FASO DAN FANI
Woven loincloth of the homeland
If ever there was a symbol of Burkinabe patriotism, it’s Faso dan Fani. In a country where the cultivation of non-genetically modified cotton is one of the country’s main sources of income, and where the tradition of weaving goes back a long way, these heavy cotton loincloths quickly became indispensable both for clothing and for furnishing and decorative fabrics.
“In all the villages of Burkina Faso, we know how to grow cotton. In all the villages, women know how to spin cotton, men know how to weave this thread into loincloths and other men know how to sew these loincloths into clothes. We must not be a slave to what others produce.”Thomas Sankara
When Captain Thomas Sankara came to power in the mid-1980s, Faso Dan Fani became a national symbol and a promoter of local know-how. Determined to promote the emancipation of women through work and the development of national production, Thomas Sankara issued a decree requiring his civil servants to wear Faso Dan Fani. “Wearing Faso Dan Fani is an economic, cultural and political act of defiance against imperialism”, said Thomas Sankara, whose political inspiration was essentially based on communism and anti-colonialism.

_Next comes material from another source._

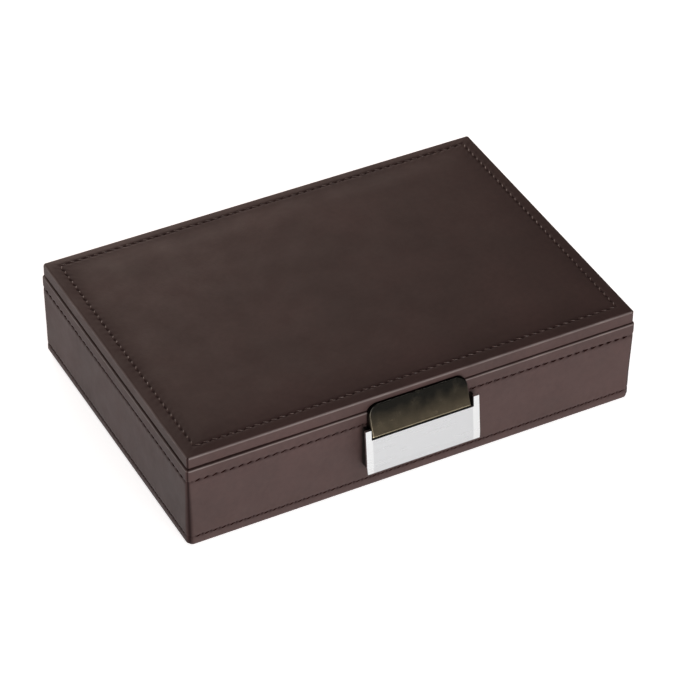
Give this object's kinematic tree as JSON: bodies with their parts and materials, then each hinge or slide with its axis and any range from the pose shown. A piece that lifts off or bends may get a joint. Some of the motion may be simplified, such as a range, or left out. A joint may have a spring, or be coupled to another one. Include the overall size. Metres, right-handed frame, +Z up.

Although the daily use of this loincloth fell into disuse after Sankara’s death and the implementation of a much more liberal policy, the Faso Dan Fani has always remained the basis for the production of festive and ceremonial clothing, with the Naba – village chiefs – wearing it for every occasion. The first of these, the Mogho Naba, emperor of the Mossi, always wore a Faso Dan Fani when appearing in public or receiving audiences in his palace in Ouagadougou.

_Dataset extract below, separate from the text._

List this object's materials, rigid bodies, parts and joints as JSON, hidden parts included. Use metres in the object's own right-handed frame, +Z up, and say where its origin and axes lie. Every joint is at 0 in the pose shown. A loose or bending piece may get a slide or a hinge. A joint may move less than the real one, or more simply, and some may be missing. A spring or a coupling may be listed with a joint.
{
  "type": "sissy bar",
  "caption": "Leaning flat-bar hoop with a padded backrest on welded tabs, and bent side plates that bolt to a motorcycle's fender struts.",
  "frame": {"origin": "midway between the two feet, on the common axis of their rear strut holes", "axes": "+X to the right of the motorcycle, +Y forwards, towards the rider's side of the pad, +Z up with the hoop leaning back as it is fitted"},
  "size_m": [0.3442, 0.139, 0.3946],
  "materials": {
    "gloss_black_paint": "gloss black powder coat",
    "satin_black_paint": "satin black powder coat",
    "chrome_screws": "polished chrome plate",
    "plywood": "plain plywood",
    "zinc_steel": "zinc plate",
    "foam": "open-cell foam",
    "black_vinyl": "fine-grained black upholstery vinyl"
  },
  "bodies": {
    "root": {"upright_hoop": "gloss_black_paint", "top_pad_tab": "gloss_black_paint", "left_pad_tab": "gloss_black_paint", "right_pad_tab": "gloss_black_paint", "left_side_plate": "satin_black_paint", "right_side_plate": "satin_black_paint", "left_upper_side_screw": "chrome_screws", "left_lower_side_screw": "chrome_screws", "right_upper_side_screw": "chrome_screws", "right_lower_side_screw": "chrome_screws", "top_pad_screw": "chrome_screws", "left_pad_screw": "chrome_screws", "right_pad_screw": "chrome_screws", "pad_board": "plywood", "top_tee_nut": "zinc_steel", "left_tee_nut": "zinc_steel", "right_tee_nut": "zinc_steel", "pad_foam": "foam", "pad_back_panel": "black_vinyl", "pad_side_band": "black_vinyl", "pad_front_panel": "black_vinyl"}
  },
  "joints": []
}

The revolution that took place in 2014, which ousted the dictator in place since the death of Sankara, raised an incredible wind of patriotism among Burkinabè. Roch Marc Christian Kaboré, President democratically elected at the end of 2015, brought the port of Faso Dan Fani up to date, himself wearing it at each of his appearances, including on official trips abroad. If the use of Dan Fani has not been made compulsory this time, it is however very favored. Each political demonstration sees the statesmen dressed in the traditional outfit woven in this heavy cotton, and the so-called “March 8” loincloth, published each year in honor of World Women’s Day for Equal Rights, and traditionally offered by all employers to their employees, is now from Faso Dan Fani.
Robust and natural, the Faso Dan Fani has become the symbol of a Nation proud of its roots and its know-how.